The government will release a white paper on its Direct Action plan in the next few weeks…
The IPCC report, prepared by more than 1,250 experts from around the world, found that limiting the global temperature increase to 2C above pre-industrial levels would require a tripling or quadrupling of low-carbon energy by 2050.
http://www.theguardian.com/environment/2014/apr/14/coal-will-be-a-main-energy-source-for-decades-and-decades-says-greg-hunt

April 14, 2014 6:49 pm

richard,on April 14, 2014 at 3:00 pm, and France’s nuclear utilities.
I refer you to Part Eleven of the Truth About Nuclear Power series, which addresses the French model.
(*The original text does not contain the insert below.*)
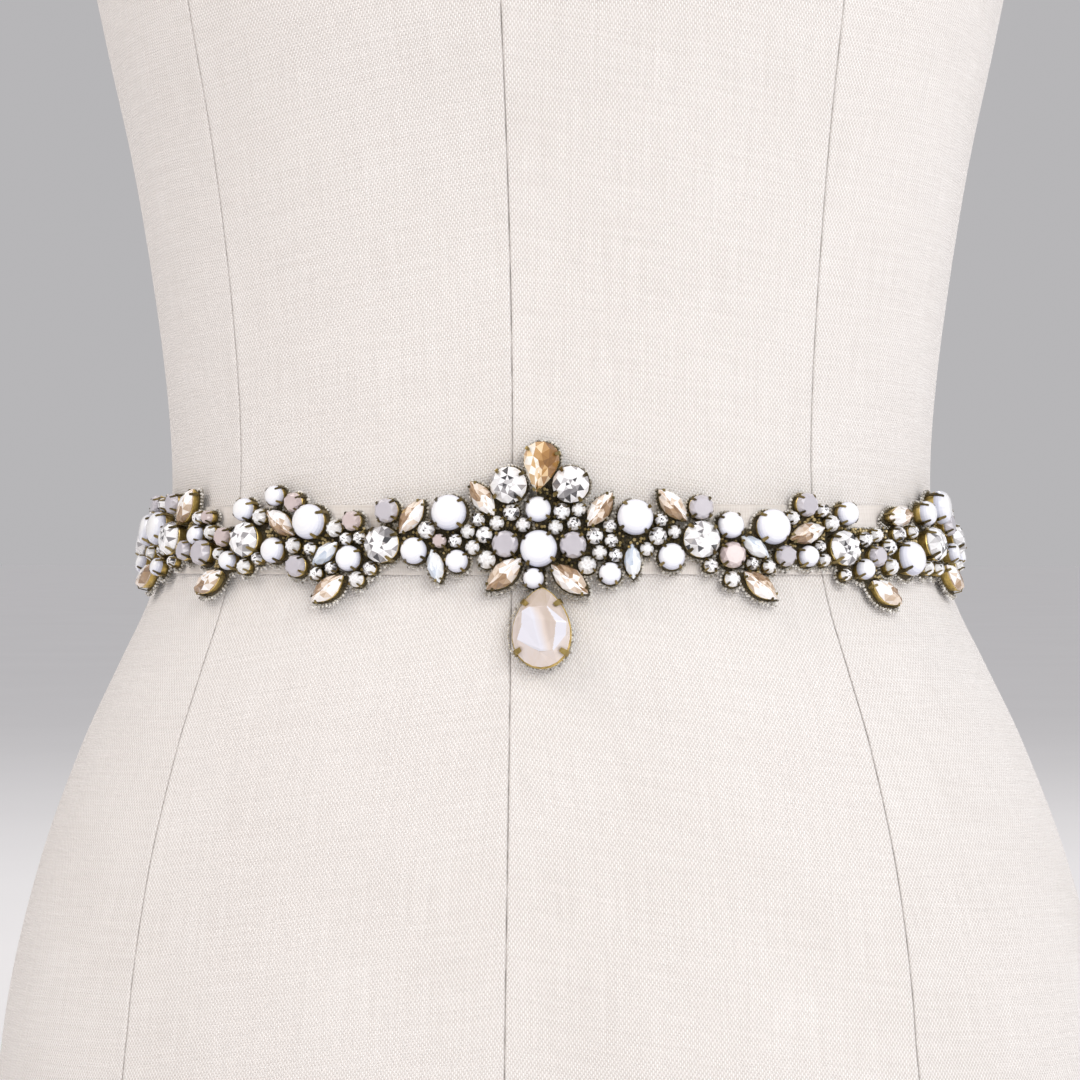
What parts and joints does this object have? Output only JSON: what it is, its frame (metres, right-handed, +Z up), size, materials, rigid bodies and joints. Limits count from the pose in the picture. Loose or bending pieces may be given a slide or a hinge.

If what France has done is so great, why has no other country in the world followed its lead?
http://sowellslawblog.blogspot.com/2014/04/the-truth-about-nuclear-power-part.html

April 14, 2014 6:52 pm

Big Mac & Chips on April 14, 2014 at 4:48 pm
You miss the entire point. It matters zero to the economics if nuclear plants recycle their waste, or recycle spent fuel. Economics alone doom nuclear power to an also-ran. Keep reading the articles.

April 14, 2014 6:55 pm

LamontT on April 14, 2014 at 5:07 pm
You also should read the Part Eleven of my series. France is not the model to follow.